Bloem retains the framework of Aristophanes' plot. Women, upset that men continue to wage war, unite to refrain from having sex with them until peace is declared. This version is updated to modern America, where President Shrub is preparing to attack parts of the Muslim world with fancy new bombs. Three plucky woman—Lysistrata (Bloem), Cleo (Allison Barcott), and Sarah (Mary Watson)—plan a sex boycott, as well as a break-in at the Pentagon to disrupt the computer that controls the bombs. The rest of the cast—David Edelstien, Kyle Keller, and Les "eljaye" Jennings—portrays a succession of evil and/or stupid men. Most of the story is told through songs, some co-written by Bloem with Dan Marcus or Sally Klein; others are Marcus solo credits, and one is by Alan O'Day.
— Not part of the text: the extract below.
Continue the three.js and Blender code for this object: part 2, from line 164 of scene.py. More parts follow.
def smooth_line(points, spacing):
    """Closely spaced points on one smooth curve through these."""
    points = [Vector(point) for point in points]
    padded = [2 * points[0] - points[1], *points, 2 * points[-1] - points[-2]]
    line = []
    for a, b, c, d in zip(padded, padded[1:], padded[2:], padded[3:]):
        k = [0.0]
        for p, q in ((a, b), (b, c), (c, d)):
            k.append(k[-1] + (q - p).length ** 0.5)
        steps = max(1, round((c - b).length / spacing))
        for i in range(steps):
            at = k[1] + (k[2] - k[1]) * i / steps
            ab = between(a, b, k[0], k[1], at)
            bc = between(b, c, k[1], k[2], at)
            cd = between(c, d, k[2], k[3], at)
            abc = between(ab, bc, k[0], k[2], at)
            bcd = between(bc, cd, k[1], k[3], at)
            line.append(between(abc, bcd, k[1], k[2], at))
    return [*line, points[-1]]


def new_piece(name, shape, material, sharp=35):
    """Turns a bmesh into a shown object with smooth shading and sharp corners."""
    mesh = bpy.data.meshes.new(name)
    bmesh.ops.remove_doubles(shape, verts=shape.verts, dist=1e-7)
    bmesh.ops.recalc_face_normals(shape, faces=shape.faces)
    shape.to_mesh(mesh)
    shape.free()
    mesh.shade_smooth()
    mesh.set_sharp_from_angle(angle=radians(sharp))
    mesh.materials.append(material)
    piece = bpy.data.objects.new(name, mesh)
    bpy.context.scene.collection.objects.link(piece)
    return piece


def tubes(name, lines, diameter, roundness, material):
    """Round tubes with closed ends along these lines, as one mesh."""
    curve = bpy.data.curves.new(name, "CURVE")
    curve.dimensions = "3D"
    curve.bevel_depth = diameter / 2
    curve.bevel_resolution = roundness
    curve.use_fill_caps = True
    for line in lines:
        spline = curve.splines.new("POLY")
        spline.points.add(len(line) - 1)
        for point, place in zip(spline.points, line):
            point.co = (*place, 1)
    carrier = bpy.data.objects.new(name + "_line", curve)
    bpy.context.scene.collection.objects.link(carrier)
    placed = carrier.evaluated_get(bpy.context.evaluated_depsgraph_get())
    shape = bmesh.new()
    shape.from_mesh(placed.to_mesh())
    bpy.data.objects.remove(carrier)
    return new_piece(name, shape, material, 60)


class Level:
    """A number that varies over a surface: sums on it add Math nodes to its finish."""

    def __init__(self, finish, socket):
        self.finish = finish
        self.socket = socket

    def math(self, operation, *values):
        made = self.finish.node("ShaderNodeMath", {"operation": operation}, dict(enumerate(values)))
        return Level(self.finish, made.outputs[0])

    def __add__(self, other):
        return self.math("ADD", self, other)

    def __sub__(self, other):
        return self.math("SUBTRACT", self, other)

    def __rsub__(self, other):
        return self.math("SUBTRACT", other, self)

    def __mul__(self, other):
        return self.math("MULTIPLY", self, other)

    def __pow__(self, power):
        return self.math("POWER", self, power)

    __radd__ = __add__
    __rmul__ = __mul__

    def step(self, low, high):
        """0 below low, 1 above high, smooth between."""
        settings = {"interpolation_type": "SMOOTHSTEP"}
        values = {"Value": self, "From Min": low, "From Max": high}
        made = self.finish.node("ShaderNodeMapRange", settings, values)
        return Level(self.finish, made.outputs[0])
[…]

The first number, "Sex, Sex, Sex," is sung as the cast awkwardly thrusts and gyrates—Fosse-esque moves choreographed by Michael Menna. Each subsequent song and dance is more ridiculous than the last: from "In My Hydrogen Car" and "My God's Greater Than Your God" to "Male Supremacy." The insipid lyrics are even more painful when delivered by a cast that, except for Watson, cannot carry a tune. If director Devon M. Schwartz has told his actors where to stand or what emotions to convey, they didn't listen. Everyone appears lost and unsure of what to do. The result is that the only funny moments are unintentional.